Physicists and cosmologists have occasionally speculated about whether the large-scale topology of the universe might be non-orientable. If space itself were structured like a Möbius strip or its higher-dimensional analogs, an astronaut traveling in a straight line for a sufficiently long distance might return home as a mirror image of their original self, with the positions of heart and liver swapped and every molecule in their body reversed. This is not currently considered a likely description of our universe, but the fact that it is a physically coherent possibility at all is a testament to how seriously we must take topology when we think about the fundamental structure of reality.
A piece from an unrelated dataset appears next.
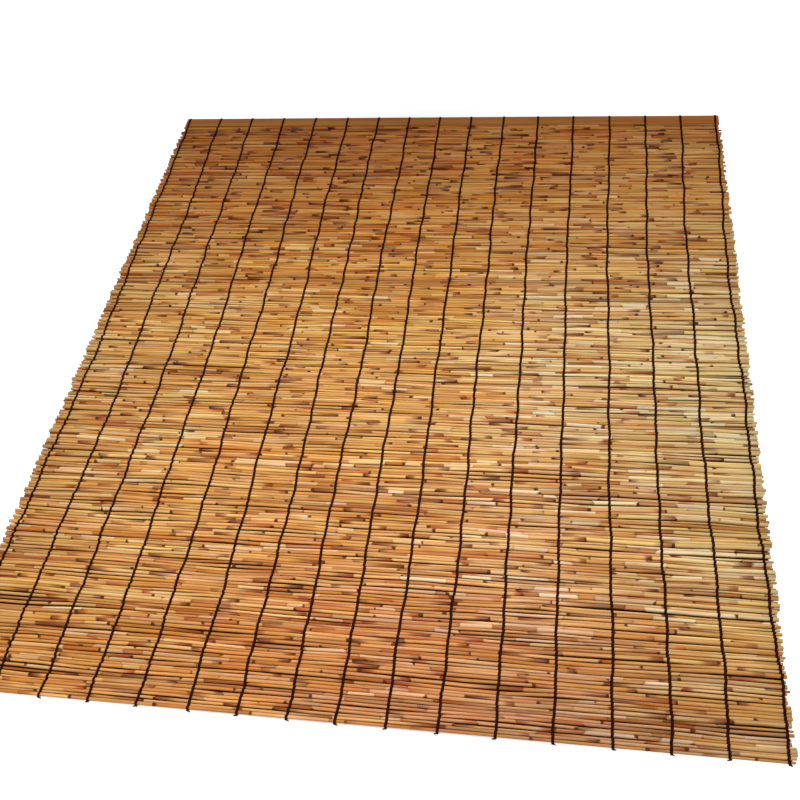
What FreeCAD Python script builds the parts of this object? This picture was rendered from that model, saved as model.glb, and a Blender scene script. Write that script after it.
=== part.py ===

The Mobius strip also appears in theoretical physics in more technical contexts, including string theory and the study of certain quantum field configurations. Its role in these areas is mathematical rather than directly physical, but the non-orientability of surfaces turns out to matter when physicists calculate how fields and particles behave in confined or compactified spaces.
Conclusion
The Mobius strip, with its single surface and single edge, remains one of the most compelling demonstrations of counterintuitive truth in all of mathematics. From its origins in the work of August Ferdinand Mobius and his contemporary Johann Benedict Listing in the nineteenth century, to its appearances in industrial engineering, electronic design, theoretical physics, and contemporary art, this modest shape has proven itself to be far more than a novelty. It is a window into topology, a discipline that reveals how the most fundamental properties of space are not always what they seem. Whether you encounter it as a sculptor working with form and continuity, an engineer seeking smarter material use, or a mathematician tracing the edges of abstract space, the Mobius strip offers the same quiet lesson. The universe is under no obligation to match our assumptions, and the places where it fails to do so are often the most interesting places of all.